# Ruger LCP II Range Report



## Craigh (Jul 29, 2016)

Ok, last Tuesday I went to the range and reported here about my experience primarily with my Walther PPQ. However, I also was continuing to break in a somewhat newer purchase in my Ruger LCP II mouse gun. About a month ago, I'd gone to Bass Pro Shops to buy some gift cards. While there, I went back to the gun dept. to take a look around. I'd been casually looking for a Ruger LCP Custom to replace the plain old LCP which I detested. That old double action only trigger was just too poor for these arthritic hands to handle properly. I also didn't like how hard it was to rack, these days. The sights are horrible, too. I'd read a lot of reviews claiming the red-trigger "Custom" model had a much better trigger and sights, but elsewise the same. I figured to pick one up and sell the old one. I'd already purchased one but gave it to my son without having the time to really know it. I wouldn't wish the old LCP on a family member. They might have to defend their life with it. I know. It's not designed for long range work, but you can't always pick your fights and you might as well have every advantage you can. I also know a larger gun would be better, but my daughter, for instance, won't go much larger period. I have a hard enough time getting her to carry her M&P Shield with her. 

Anyway, at BPS, I complained I'd not seen a Custom there while it was in their catalog.
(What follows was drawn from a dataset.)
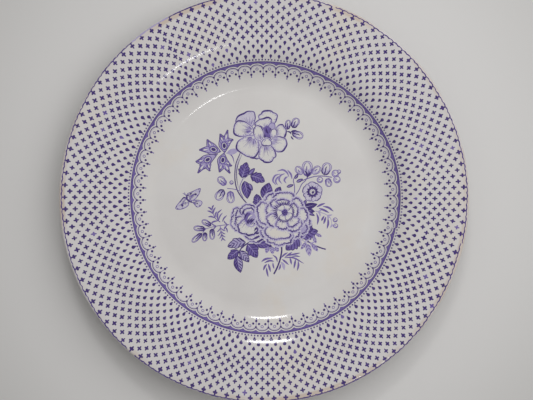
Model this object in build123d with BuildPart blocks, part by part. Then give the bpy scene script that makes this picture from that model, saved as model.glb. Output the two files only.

The counter man told me a new LCP II had just arrived that morning. Would I like to look at it. I immediately purchased it. I'm glad I did. 

First of all let me say, this new gun pretty much addresses my complaints with the older gun. It's single action only instead of DAO. That means the trigger is night and day better. Initially, it was a little stiff and spongy, but a month later, it's just about right. I had to clean all the factory grit out of it and polish the slide rails. There was an amazing amount of grit and grime inside. The trigger is now smooth with a clean break at about 6 1/2 lbs. The slide is now fairly easy to rack with the overhand method. The sights are a little higher but I wish they had some dots. They're just black. 

It only came with one magazine and you need new magazines for the "breech open on last round" to work. Your old LCP mags do work but without that feature. The mags aren't very expensive as mags go, but they look and feel inexpensive to me. They do seem to work well, though. I bought two new ones so I have three plus a couple of old mags. I'll sell the old gun with just the one mag it came with. I think five mags are enough for this gun, though I tend to like lots of mags for my pistols. They don't say where they're made so, unfortunately they aren't Met-Gar. I've found no 3rd party or extended mags yet, and you'll need to clean the goo off them with solvent when you peel that red safety sticker Ruger puts on them off. 

So far, I've pretty much been shooting warm JHP through it because PPU 380 94grn. JHP was on sale last month at Cheaper than Dirt. I also had a box of Sig Elite and Federal JHP around, so that's what I'm shooting for practice and break-in. I'll say this. Even though this one is one ounce heavier and a beefier grip, using the same ammo, it's not any more fun to shoot than the old LCP. It's still snappy and you have to maintain a firm grip to keep in control. It jumps and makes my palm and fingers sore. After 30 rounds, I had to put a bandaid on my trigger finger joint to keep it from actually bleeding. Even with that magazine lip, there is just no way to get your pinky a place to rest. Not even on the outside of the lip. Someone, maybe Ruger, will eventually make an extended mag with baby finger room. They claim the old extended mag will not work under any circumstance with the LCP II. Only the old 6 rounders.

On the positive side, the gun is shootable, reliable (so far) and accurate. It's a serious defensive weapon, in my opinion. I felt the old one so hard to train with, it wasn't serious except in an emergency. This new one can be added into my carry routine with ease. It's a great pocket pistol for when I'm in a hurry or as a backup when i'm not. Now many of you might have heard me say, I'm not considering a gun to carry unless I can consistently keep most rounds on a 4x6 note card at 20 yards. Well, I'm not quite there yet, but I am seeing the light at the end of that tunnel. I just can't shoot more than around 50 rounds per practice session with it, but my groups are shrinking and my speed is getting better and better as this pistol breaks in, and that's with warm hollow points. So, even though it's still not that comfortable to practice with, I think it's going to be just fine for the long haul. The guy in the lane beside me was somewhat amazed that half the holes were in the 4x6 card down there and the rest on the paper of the target it was taped to. He was surprised the tiny thing shot so well. I just ordered another couple hundred rounds of PPU 94grn. but this time FMJ to keep at it. The half box of JHP PPU and 30-40 mixed rounds of other JHP will stay around for defensive use, much loaded in magazines. 

So far, the pistol has been flawless as far as reliability is concerned. There has been no failure of any kind with the weapon, its magazines, the ammunition or me. The break-in is not yet complete, but so far, I trust this handgun. 

To conclude, I'm very satisfied with the Ruger LCP II. I think I've finally found a mouse gun I can shoot and which is reliable, even if not so comfortable. It's not a range, camping, plinker or fun gun; so it doesn't have to be comfortable. It also doesn't have to look good or be sexy but I think it is pleasant looking. For these reasons, I personally give it a thumbs up and can highly recommend it to my friends or family members. Of course, your mileage may vary. 

Take care, 

Craig

misspelled something


----------